- Shahrak-e Posht Giaban Location within Iran
- Coordinates: 28°15′10″N 61°29′38″E﻿ / ﻿28.25278°N 61.49389°E
- Country: Iran
- Province: Sistan and Baluchestan
- County: Khash
- District: Poshtkuh
- Rural District: Poshtkuh

Population (2016)
- • Total: 1,223
- Time zone: UTC+3:30 (IRST)

= Shahrak-e Posht Giaban =

Village in Sistan and Baluchestan province, Iran

Shahrak-e Posht Giaban (شهرك پشت گيابان) (Note: Also romanized as Shahrak-e Posht Gīābān; also known as Towḩīdābād) is a village in Poshtkuh Rural District of Poshtkuh District, Khash County, Sistan and Baluchestan province, Iran.

==Demographics==
===Population===
At the time of the 2006 National Census, the village's population was 831 in 149 households, when it was in the Central District.
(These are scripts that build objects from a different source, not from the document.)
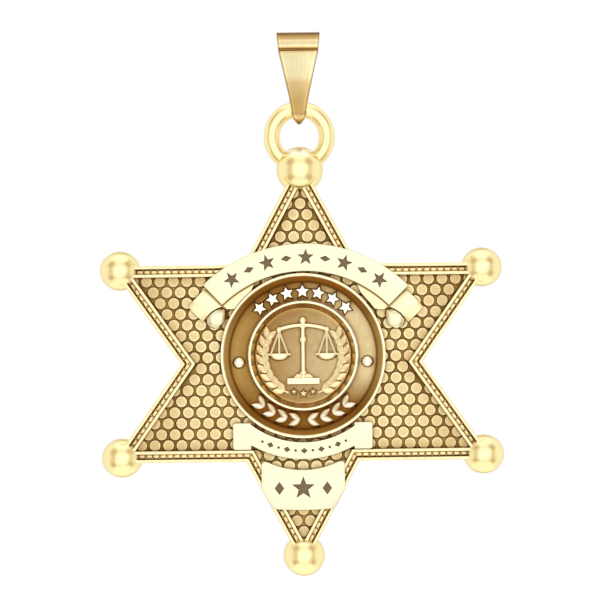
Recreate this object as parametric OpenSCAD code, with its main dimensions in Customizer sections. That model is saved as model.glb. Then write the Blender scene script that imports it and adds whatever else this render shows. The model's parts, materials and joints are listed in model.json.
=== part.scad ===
// Sheriff star badge pendant. X to the wearer's left, Z up, the front faces -Y.
// The origin is the inner top of the bail's eye, where the chain bears.
// Depths are given as distances in front of the middle plane of the balls and the ring.

/* [Star] */
// Distance from the centre to the sharp top and bottom points
star_tip_z = 16.2; // [15:0.1:18]
// Sideways distance to the four sharp side points
side_tip_x = 15.16; // [14:0.02:17]
// Height of the side arms' level edges above and below the centre
side_tip_z = 7.84; // [7.4:0.02:8.4]
// Sideways distance to the notches beside the centre
waist_x = 9.6; // [9:0.1:10.6]
// Sideways distance to the notches beside the top and bottom arms
shoulder_x = 4.48; // [4.1:0.02:5]
// Thickness of the plate behind the field
plate_t = 1.2; // [0.8:0.1:1.6]
// Distance of the field's floor in front of the middle plane
floor_front = 0.6; // [0.3:0.05:0.7]

/* [Rim] */
// Height of the rim above the field's floor
rim_h = 0.5; // [0.4:0.05:0.7]
// Width of the outer ridge
outer_ridge_w = 0.26; // [0.2:0.02:0.36]
// Width of the channel that holds the beads
channel_w = 0.46; // [0.4:0.02:0.6]
// Width of the inner ridge
inner_ridge_w = 0.22; // [0.16:0.02:0.36]
// Height of the channel's floor above the field's floor
channel_floor_h = 0.2; // [0.1:0.05:0.25]
// Length of one bead of the rim
bead_l = 0.5; // [0.4:0.02:0.54]
// Width of one bead of the rim
bead_w = 0.26; // [0.2:0.02:0.3]
// Height of a bead above the channel's floor
bead_h = 0.2; // [0.1:0.02:0.28]
// Distance from one bead to the next
bead_pitch = 0.57; // [0.56:0.01:0.8]
// Distance of the bead row from the inner ridge
bead_inner_gap = 0.03; // [0.02:0.01:0.06]

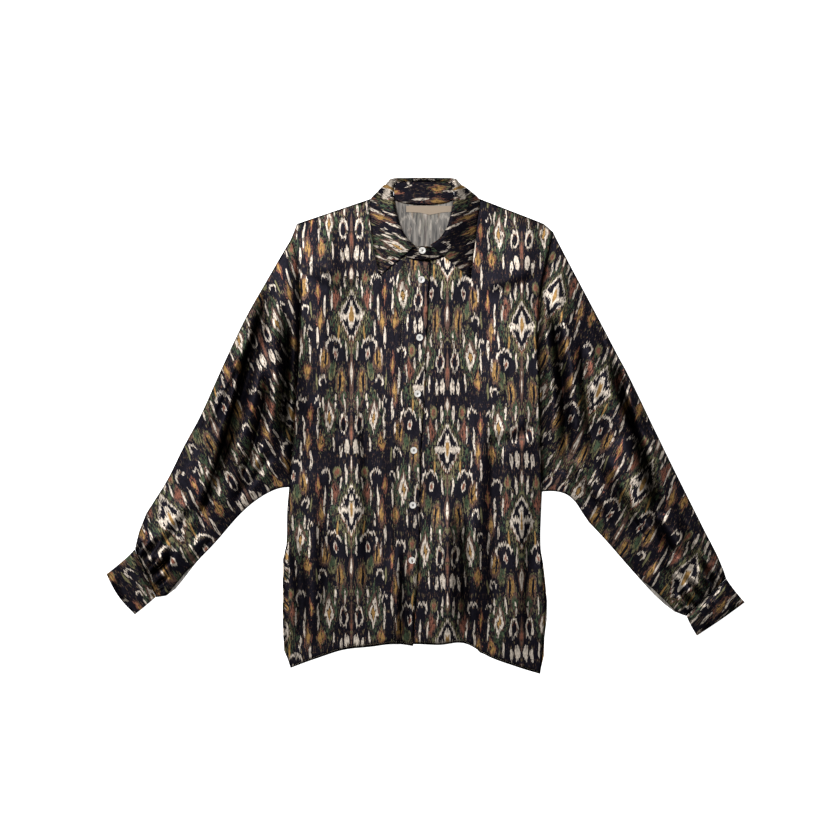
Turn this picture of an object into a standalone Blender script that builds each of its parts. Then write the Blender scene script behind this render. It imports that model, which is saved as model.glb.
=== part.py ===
"""Kimono shirt laid flat on its back, with its cut-on sleeves pulled down.

+X is to the viewer's right, +Y towards the collar and +Z up, off the surface that it lies on.
Sizes and places are millimetres. The origin is the middle of the outline, on that surface.
"Right" and "left" in names are the wearer's, so the right front is the one at -X.
"""

import math

import bmesh
import bpy
from mathutils import Vector

MM = 0.001

# Walls and gaps
CLOTH = 1.0
INTERFACED = 1.4
SEAM = 0.3

# Heights of the middle of each wall above the surface
BACK_TOP = CLOTH
FRONT_Z = BACK_TOP + SEAM + CLOTH / 2
LAPPED_Z = FRONT_Z + CLOTH + SEAM

# The fold at each armhole, where the body lies over its own sleeve
INNER_ROLL = 1.0
FOLD_SLOPE_WIDTH = 75.0
FOLD_REST = 38.0
FOLD_CLEAR = 2.5
SLEEVE_START = 0.12

# How far beside the other front's edge a front takes to come down to the back, or up off it
LAP_SLOPE = 26.0
LAP_LEAD = 1.2

# Swells of the body fade this far from its edges, and over this many rows; the front edge stays level
SWELL_FADE = 30.0
FADE_ROWS = 3
FACING_LEVEL = 10.0

# Sleeve cloth stands a little off the back between its creases
SLEEVE_LIFT = 6.5
SLEEVE_RISE = 26.0
EDGE_SHARE = 0.18
CREASE_FLOOR = 0.15
CUFF_SLOPE = 18.0

# Cuffs are flattened tubes
CUFF_HALF_HEIGHT = 1.4
CUFF_UPPER_Z = 2 * CUFF_HALF_HEIGHT + INTERFACED / 2
CUFF_GAP = 0.7
CUFF_STEPS = 8
CUFF_SHARES = (0.0, 0.35, 0.7, 1.0)

# Buttons
BUTTON_RADIUS = 5.75
BUTTON_THICKNESS = 2.2
STAND_TAB_Z = 6.7

# Rows and columns of the panels' grids
TORSO_COLUMNS = 10
NECK_ROWS = 7
ARM_ROWS = 16
SKIRT_ROWS = 12
CORNER_ROWS = 1
SLEEVE_COLUMNS = 17

# Outlines: x, y. Each edge runs from the collar down, or from the body out to the cuff.
RIGHT = {
    "shoulder": [(-74, 392), (-218.6, 342.8)],
    "neckline": [(-74, 392), (-73, 372), (-67, 342), (-57, 318), (-42, 297), (-24, 284), (-8, 279.5),
                 (9, 279)],
    "edge": [(9, 279), (4, 180), (-1, 54), (-7, -41), (-9, -135), (-10, -228), (-16, -285), (-21.4, -374)],
    "fold": [(-228.8, 317), (-218.6, 281), (-212, 230), (-213.5, 128), (-218.6, 64), (-223.7, -17),
             (-232, -104)],
    "side": [(-232, -104), (-235.6, -150), (-235.6, -203), (-239.9, -217), (-239.9, -364), (-233.9, -405),
             (-229.5, -411.5)],
    "hem": [(-229.5, -411.5), (-205, -402), (-164, -388), (-138, -379), (-93, -376.3), (-53.7, -369.2),
            (-21.4, -374)],
    "sleeve_top": [(-228.8, 317), (-245.8, 288), (-307, 179.6), (-358, 70.8), (-381.8, 16.4), (-412.4, -38),
                   (-438, -92.4), (-473.6, -146.8), (-484.5, -168), (-488.9, -199), (-494, -209.7)],
    "sleeve_under": [(-232, -104), (-247, -105), (-278, -119.6), (-312, -146.8), (-359.7, -201.2),
                     (-385, -227), (-421, -272.6), (-436, -287), (-458.3, -291.3)],
}
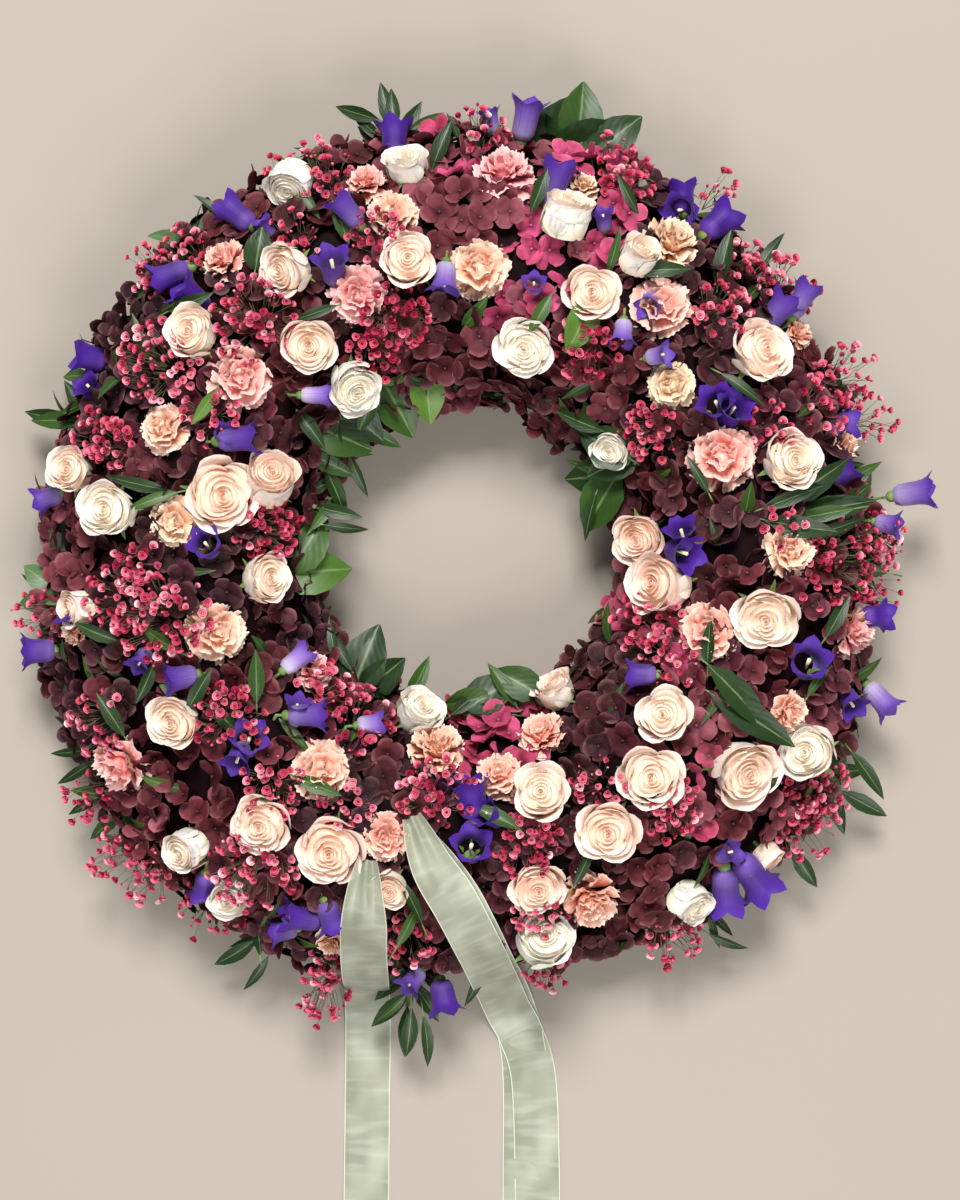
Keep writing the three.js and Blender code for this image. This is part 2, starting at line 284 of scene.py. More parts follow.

The following census in 2011 counted 1,197 people in 248 households. The 2016 census measured the population of the village as 1,223 people in 275 households. It was the most populous village in its rural district.

In 2019, the rural district was separated from the district in the formation of Poshtkuh District.